Martine de Béhague « une âme en quête de perfection »
Elle achetait un objet par jour et son palais, empli de richesses, faisait rêver tout Paris. L’arrivée de son yacht dans un port était un événement. Elle connaissait les « grands » de son époque. Poètes et musiciens l’admiraient. Elle bâtissait, voyageait, accumulait les plus beaux objets de tous les temps et de toutes les époques. Le nom de Martine de Béhague, comtesse de Béarn (1870-1939), demeure encore aujourd’hui le symbole d’une provenance prestigieuse. Mais la femme qui se cache derrière ce nom s’est effacée comme une ombre. Elle a pourtant marqué son temps.

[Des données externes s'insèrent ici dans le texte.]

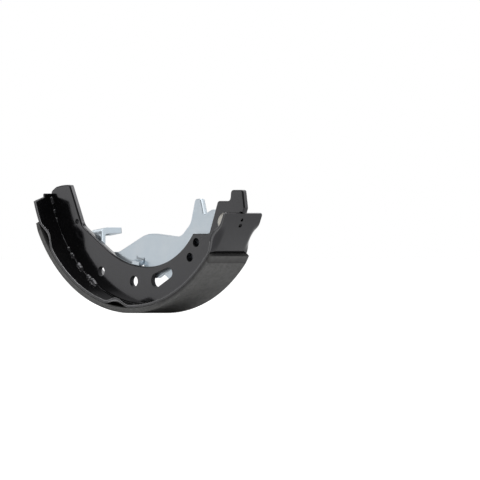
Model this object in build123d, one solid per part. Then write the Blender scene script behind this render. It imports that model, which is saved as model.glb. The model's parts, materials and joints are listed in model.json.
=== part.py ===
"""Drum brake shoe with its parking brake lever, in millimetres.

The shoe stands on its curved lining. The drum axis runs along Y, the web lies in the
plane Y = 0, Z = 0 is the floor that the lining touches and X = 0 is straight below the
drum axis. Angles are in degrees round the drum axis from straight down, positive
towards +X, and depths are measured inwards from the inner face of the table.
"""
from build123d import *
import os
from math import acos, cos, degrees, pi, radians, sin, sqrt

# Shoe: lining, table (the rolled rim) and web
lining_outer_radius = 114.0
lining_thickness = 4.0
lining_left_angle = -65.4
lining_right_angle = 50.9
lining_chamfer_length = 6.5
lining_chamfer_depth = 1.0
shoe_width = 39.0
table_thickness = 2.0
table_tongue_angle = -76.9
table_right_angle = 68.8
table_corner = 1.2
tongue_half_width = 8.3
tongue_step = 2.2
shoulder_rise = 3.2
web_thickness = 4.0

# Nibs pressed inwards along both edges of the table
nib_angles = (-58.5, -8.4, 57.5)
nib_half_span = 7.2
nib_depth = 4.8
nib_run = 6.2

# Web outline: corners as (depth, angle)
web_waist = 28.6
web_left_angle = -77.6
web_left_elbow = (21.9, -55.7)
web_left_tip = (21.6, -77.8)
web_left_crown = (14.2, -78.75)
web_left_corner = (6.1, -78.85)
web_seat = (34.5, 41.85)
web_seat_width = 17.6
web_strut_face = (26.1, 68.2)
web_strut_face_width = 13.3
web_tab_height = 8.2
web_tab_lean = 0.9
web_tab_width = 12.8
web_tab_overhang = 3.0
web_tab_bulge_angle = 2.2
web_end_gap = 0.4
web_outside_radius = 2.6
web_inside_radius = 3.0
web_small_radius = 2.0
web_seat_radius = 1.5
web_crown_radius = 4.0
web_elbow_radius = 12.0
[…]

« On se demandait quelle fée pouvait bien habiter ce bateau » écrit un chroniqueur du Figaro le 18 octobre 1898 lorsqu’apparaît quai de Grenelle un house-boat comme on n’en avait jamais vu sur la Seine. En tenue de yachtwoman, ladite « fée », qui pose bientôt fièrement pour un photographe, est pourtant bien connue des Parisiens : c’est Martine de Béhague, comtesse René de Béarn.

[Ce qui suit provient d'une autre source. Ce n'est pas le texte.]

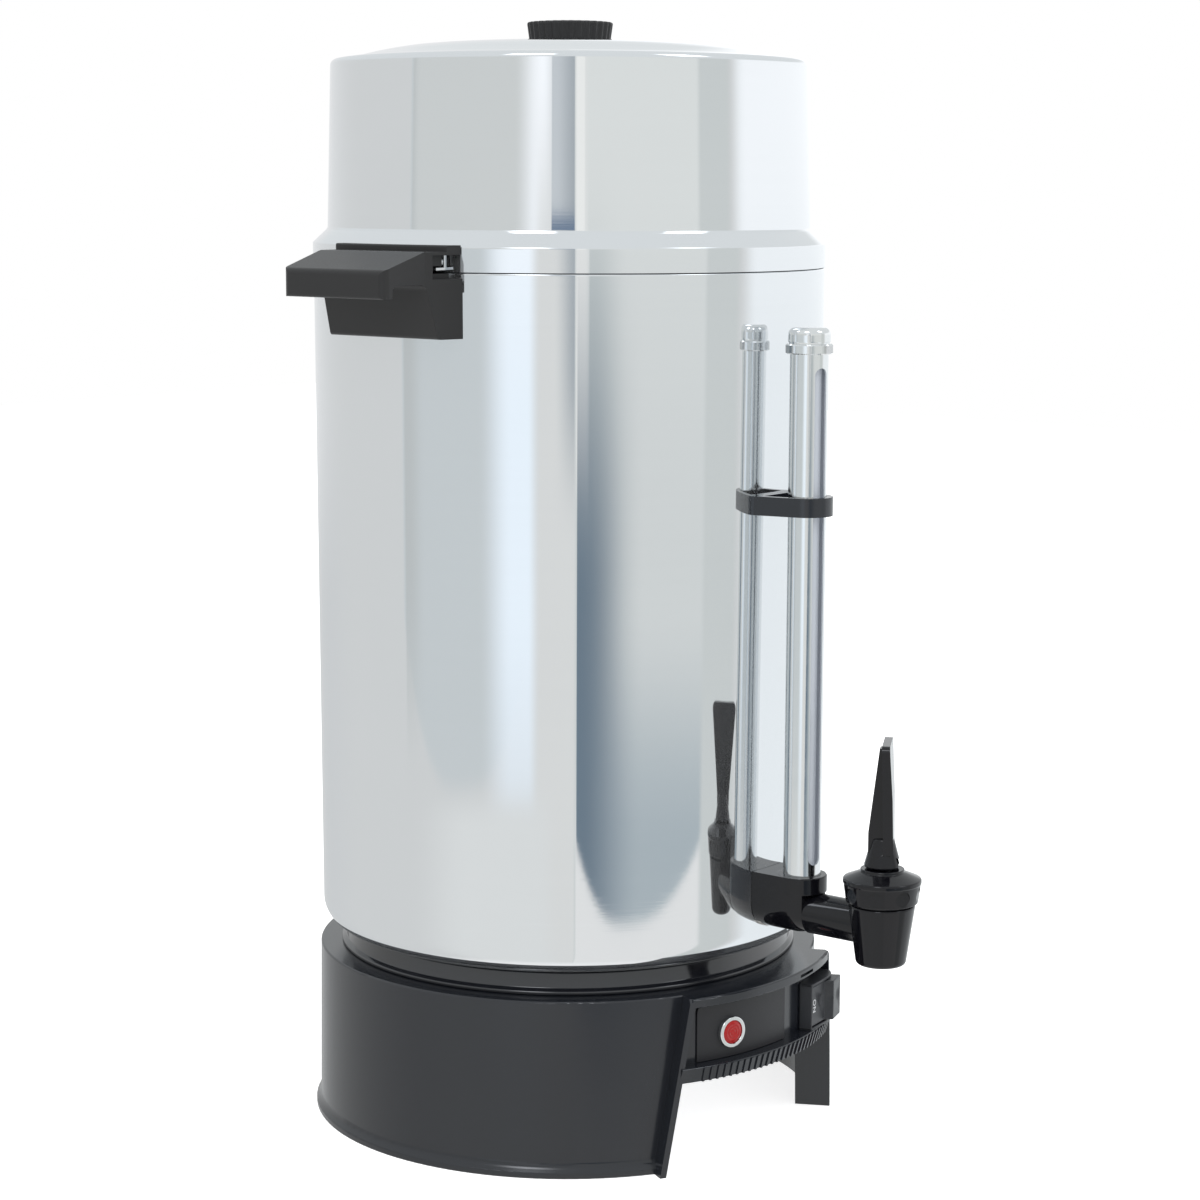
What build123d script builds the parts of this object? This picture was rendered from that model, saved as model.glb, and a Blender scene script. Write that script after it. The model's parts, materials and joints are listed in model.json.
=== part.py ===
import os
from math import cos, radians, sin

from build123d import *

os.makedirs("parts", exist_ok=True)

# The urn stands on the floor plane with its axis on Z; the faucet looks toward -Y.
# Angles in this file are counted round the axis from the faucet, toward +X.

# Main sizes
body_radius = 134.0  # vessel, outside, at its rim
foot_radius = body_radius - 1.8  # vessel, outside, at its bottom
base_height = 90.8  # floor to the top of the base
collar_height = 12.2  # ring between base and vessel
vessel_bottom = base_height + collar_height
vessel_side = 348.6  # bottom of the vessel to the seam of the lid
rim = vessel_bottom + vessel_side
wall = 1.2  # spun aluminium

# Clearances
seam_gap = 0.4  # between vessel and lid
slide_fit = 0.05  # radial, pins and plugs
running_fit = 0.08  # radial, stems and caps
bolt_fit = 0.25  # radial, screws in plain holes

# Lid
band_radius = body_radius + 0.4
lid_bottom = rim + seam_gap
band_top = rim + 12.4
lid_wall_radius = body_radius - 7.4
crown = rim + 116.4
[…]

Alors âgée de seulement 28 ans, la jeune femme a commandé et fait venir depuis le Berkshire, par la Tamise et la traversée de la Manche, ce qui est un exploit pour un bateau à fond plat, ce petit palais flottant et son annexe qu’elle a baptisés Le Lotus et Le Scarabée ; elle navigue bientôt sur les fleuves d’Europe. Ce n’est pas le premier caprice spectaculaire de la comtesse et ce ne sera pas le dernier. Marquée par la disparition précoce de ses parents, le bibliophile Octave de Béhague, décédé en 1879, et Laure de Haber, remariée au député James de Kerjégu et morte en couches en 1885, mais aussi de son grand-père le richissime baron Samuel de Haber qui s’est éteint en 1890, Martine a décidé d’être une femme libre. Elle a donné congé à son époux le comte de Béarn en 1895, après l’échec de leur mariage. À la tête d’une fortune colossale, la jeune femme se consacre désormais à un seul but, véritable démarche salvatrice : la quête de la beauté sous toutes ses formes.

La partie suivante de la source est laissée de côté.